Another place we visited was the new Spark Science Centre which had a display about climate change and what we can all do to help slow down climate change. Everyone is invited to write a little card and post it on the metal people. This was mine:


Tonight we are heading to Mum's for dinner. She is making her yummy tacos and for us she makes these awesome re-fried beans. This is not the recipe for the beans but one day I will get it from her and post it here. The burger recipe that I am sharing came from the back of the Urban Harvest Herald that we get each week with our delivery of organic fruits and veggies. If you live in the Kelowna area, I strongly suggest that you get Urban Harvest. If you do, mention my name so that I get a credit on my order! If you live somewhere else, look into this type of service. It's well worth it. I love getting a box of fresh organic fruits and veggies each week delivered to my door.

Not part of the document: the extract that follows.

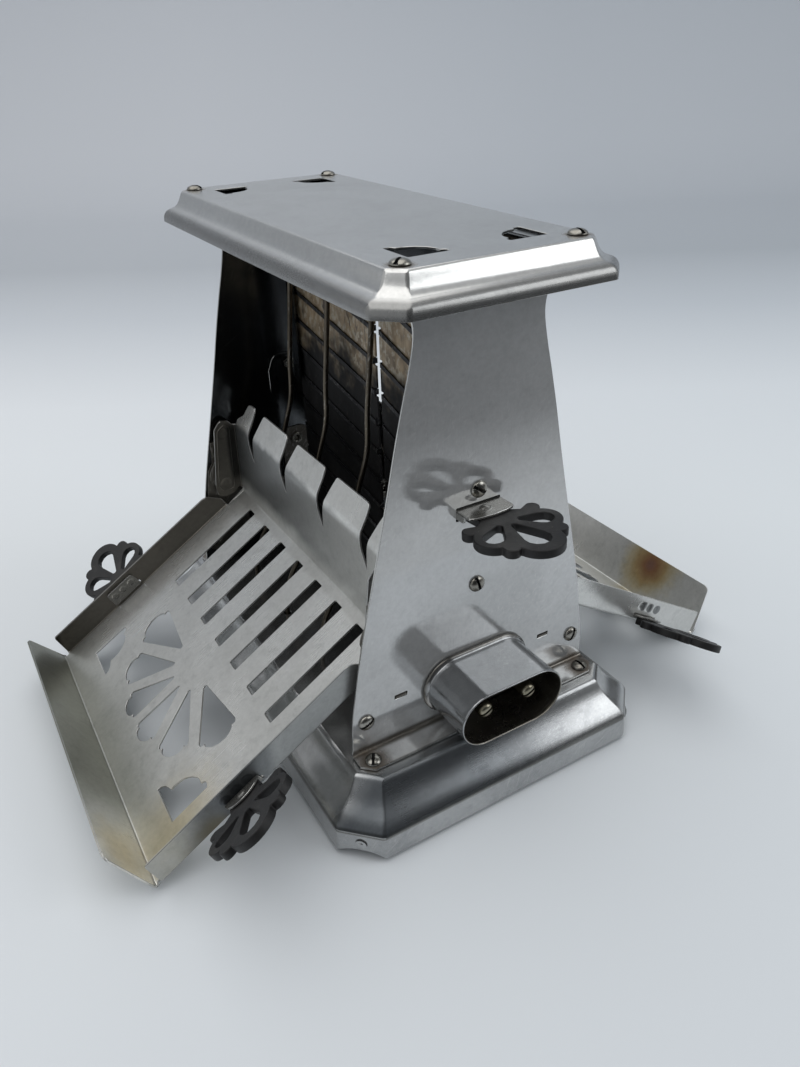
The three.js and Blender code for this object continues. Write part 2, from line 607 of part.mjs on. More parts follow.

Dixie Burgers (adapted from the Moosewood Restaurant recipe)

1 tbsp canola oil
2 garlic cloves, minced
1 onion, chopped
1 pinch salt
2 cups grated raw sweet potato
1/3 cup minced celery
1/4 tsp dried thyme
1/2 red pepper, minced
1 cup chard, stemmed and finely chopped
1 tbsp soy sauce
1/4 tsp black pepper
1 1/2 cups canned or cooked black beans
4 oz firm tofu
panko or other fine breadcrumbs

Preheat oven to 350 degrees and grease a cookie sheet.

Heat oil in a frying pan on medium heat. Add onions, garlic and salt and cook until translucent. Add sweet potato, celery and thyme and cook for a few minutes, stirring often. Add red pepper and chard, stir, cover and cook on medium-low heat for another 5 minutes until the greens are getting tender. Remove from heat and stir in soy sauce and black pepper.

While the veggies cool a bit, pulse the beans and tofu in a food processor until mashed but not smooth. Mix the veggies into the bean mixture. Add panko or breadcrumbs to make the mixture a bit more solid for shaping into patties. The recipe says to make 4 patties, we made 6 and even they were quite big.

Bake on the cookie sheet for 20 minutes until firm.